Sempre há movimento na livraria Monquelat: clientes que vão atrás de novas leituras, amigos que chegam para conversar, estudantes atrás de algum livro específico, pessoas querendo vender livros, passantes pedindo informação. Todos são recebidos com a mais sincera educação.

É uma das mais antigas lojas de livros da cidade, no entanto, não participa da Feira do Livro desde 1992. Da livraria já saíram títulos como: Notas à margem da história da escravidão (2009); Senhores da carne: charqueadores, saladeristas y esclavistas (2010); e Pelotas dos excluídos: subsídios para uma história do cotidiano (2014); entre outros que relatam a história do negro pelotense.

Quando indagado sobre a feira do livro trazer o tema no ano passado: “A Alvorada – imprimindo o alvorecer dos negros em Pelotas”, o livreiro desabafou: “Está atrasado. Essa homenagem já era para ter sido feita. Aliás, há uma dívida que Pelotas tem com a etnia negra, que acho que está começando a pagar. Mas não tem nenhuma rua homenageando um negro, não tem nenhum monumento, nenhum museu — tem museu para tudo —, e não tem o museu do negro. Espero que a cidade consiga fazer autocrítica. Há muito tempo que Pelotas deve isso à etnia negra”.

Reencontrei o Monquelat na hemeroteca da Bibliotheca Pública Pelotense. Ele procurava uma matéria que correspondesse à presença do Assis Brasil no Hotel Scheffer, para um artigo sobre antigos hotéis da cidade. Folheando o caderno do primeiro semestre do Diário Popular de 1924, a primeira reportagem que lhe chamou atenção foi sobre a fundação da Ponte do Retiro. Apanhou sua Canon powershot e fotografou a página. Só é permitido transcrever, ou fotografar (sem flash) o acervo de jornais, a maior fonte primária da história de Pelotas. Pois, muitas edições estão inacessíveis pelo ressecamento do papel devido ao manuseio com a fotocopiadora. “A digitalização do acervo é fundamental para salvaguardar o documento original. Se a biblioteca usou o acervo como fonte de renda, isso também contribuiu para que parte do acervo esteja deteriorado”, afirmou.

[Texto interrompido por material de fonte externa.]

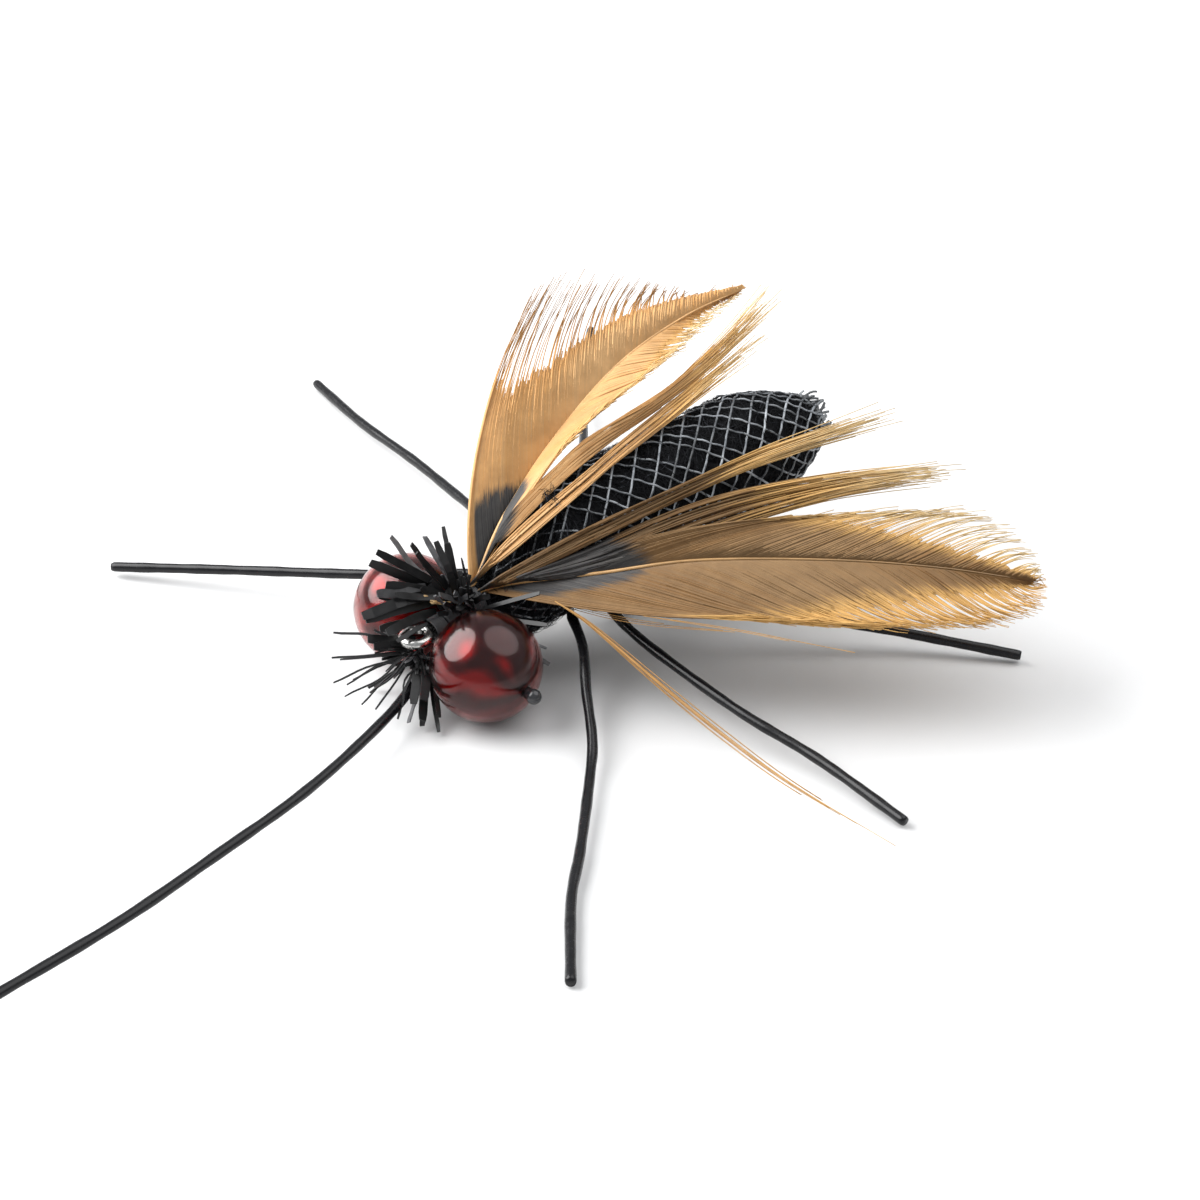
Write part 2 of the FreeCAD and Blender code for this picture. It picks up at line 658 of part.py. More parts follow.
shank_core = rod("shank_core", "sizes.thread_radius", "sizes.slot_end", (0, 0, 0))
wire_core = rod("wire_core", "sizes.wire_radius", "sizes.slot_end", (0, 0, 0))
bars = strand_bars()
sockets = leg_sockets()
stem = eye_stem()
hook()
thread_sleeve("thread_base", "sizes.thread_start", "sizes.thread_end - sizes.thread_start",
              "sizes.thread_radius", 0, [wire_core])
thread_sleeve("whip_finish", "sizes.thread_start", "sizes.whip_length", "sizes.whip_radius", 0,
              [shank_core])
thread_sleeve("eye_lashing", "sizes.lashing_start", "sizes.lashing_length",
              "sizes.lashing_radius", "-sizes.lashing_below", [wire_core, stem])
pitched(copy_of(stem), "eye_stem")
eye("left", -1)
eye("right", 1)
ties = leg_ties(shank_core, bars)
foam = abdomen(shank_core, bars, ties, sockets)
thorax(foam, shank_core, bars, ties, sockets)
feather_butts(shank_core)
chenille()
for name in STRANDS:
    pitched(copy_of(bars[name]), name)
for name, route in LEGS.items():
    leg(name, route)
for name, parts in WINGS.items():
    wing(name, parts)
check()
os.makedirs("parts", exist_ok=True)
for item in pieces:
    item.Shape.exportStep(f"parts/{item.Label}.step")
print(len(pieces), "sub-parts")
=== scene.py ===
"""Cicada dry fly: mesh-covered dubbed body, bead eyes, rubber legs and two split feather wings."""

import math

import bpy
import numpy as np
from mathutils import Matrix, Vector


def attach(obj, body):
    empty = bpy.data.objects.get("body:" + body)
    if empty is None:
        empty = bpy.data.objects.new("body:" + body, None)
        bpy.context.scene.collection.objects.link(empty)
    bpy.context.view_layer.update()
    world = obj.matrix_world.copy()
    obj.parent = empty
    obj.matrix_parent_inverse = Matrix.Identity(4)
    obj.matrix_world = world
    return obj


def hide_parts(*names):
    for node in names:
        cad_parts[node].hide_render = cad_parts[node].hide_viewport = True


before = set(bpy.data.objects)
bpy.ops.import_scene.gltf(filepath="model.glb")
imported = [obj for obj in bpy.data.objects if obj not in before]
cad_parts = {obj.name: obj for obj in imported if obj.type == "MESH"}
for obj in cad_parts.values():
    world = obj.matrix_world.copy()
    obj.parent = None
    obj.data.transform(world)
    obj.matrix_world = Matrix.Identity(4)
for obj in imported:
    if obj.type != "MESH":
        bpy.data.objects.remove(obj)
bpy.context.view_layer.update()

MM = 0.001
PITCH = math.radians(4.3)
BODY_HEIGHT = 1.56
GROUND = -3.8
STEPS_PER_SPAN = 24
rng = np.random.default_rng(41)


# ---------------------------------------------------------------- curves

def unit(v):
    """Vectors scaled to length one."""
    v = np.asarray(v, float)
    return v / np.maximum(np.linalg.norm(v, axis=-1, keepdims=True), 1e-12)


def level(points):
    """Points along a level shank, tipped to the fly's own pitch."""
    p = np.asarray(points, float)
    x = p[..., 0] * math.cos(PITCH) - p[..., 2] * math.sin(PITCH)
    z = p[..., 0] * math.sin(PITCH) + p[..., 2] * math.cos(PITCH)
    return np.stack([x, p[..., 1], z], axis=-1)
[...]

Historiador sem academicismos, sua obra foi construída com a curiosidade do saber. Juntou o gosto pela leitura com o fascínio da descoberta: “Olhando para o passado tu consegues comparar com o presente. É como alguns dizem — a história é uma roda. E o bicho que move essa roda é o mesmo. Ele só troca de roupa, e de interesse”. Monquelat passou cerca de uma hora folheando os jornais, fotografou algumas matérias que se interessou, mas não encontrou a referência sobre o Hotel Scheffer. Fechou o caderno no dia 15 de setembro. Despediu-se dos funcionários com intimidade, falando alto, com a naturalidade de estar em casa. Desceu as escadas com calma e atravessou a rua em frente à biblioteca. Costeando a praça, acompanhando da Lola em seu encalço, foram abrir a livraria.